Health & Safety
False Black Widow Spider
12 October 2011
Experts have concluded that the milder winters and record breaking hot summers in the UK are keeping alive more of the UK's most dangerous spider the "False Black Widow Spider".
It used to be only a handful of spiders that would survive the cold weather so the numbers were always kept down. But now they are all surviving the winter and are crawling out of hibernation earlier to mate. The result has been numbers have just rocketed into the hundreds of thousands. The species - only the female of which bites - had been considered native to Devon and Dorset but has spread as far as East Anglia. Recent reports of bites by BT members are in Canvey Island Essex.
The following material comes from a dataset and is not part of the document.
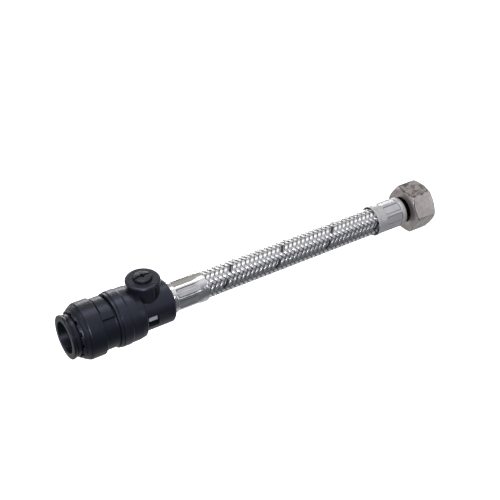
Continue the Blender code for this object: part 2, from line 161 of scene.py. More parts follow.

The spider has a black/brown bulbous abdomen with pale markings and the females grow to 15mm. They live in walls, fences and the barks of trees and eat insects, other invertebrates and even other spiders. It is closely related to the black widow spider whose poison can be fatal to humans. It poses a threat to gardeners and anyone else working or spending leisure time outdoors. Their nest is small, round, white and is about the same size as a table-tennis ball. They can also be found inside houses.
Gardeners and Outdoor workers have been warned to be on their guard in the future. A bite from the False Black Widow Spider delivers enough poison to cause severe pain and inflammation. The severity of symptoms from any spider bite depends on the amount of venom that is injected. Also flu-like symptoms, aches, sweats, fatigue, perspiring, cold and shaky, chest pains, swelling and tingling of fingers are some of the symptoms which can be experienced. One study found that the pain was far more severe than that from a wasp or bee sting. Normally an antihistamine tablets and cream will take the pain away but, depending on the amount of venom injected, a doctor may need to be seen.
There's no need to panic however, just be aware. Despite increased numbers and range the likelihood of being bitten by a False Black Widow Spider remains very low. No one has ever died of a spider bite in the UK and the number of reported bites from spiders in general is minimal. The Natural History Museum's Insect Information Service hears of about 10 cases of spider bites each year in the UK.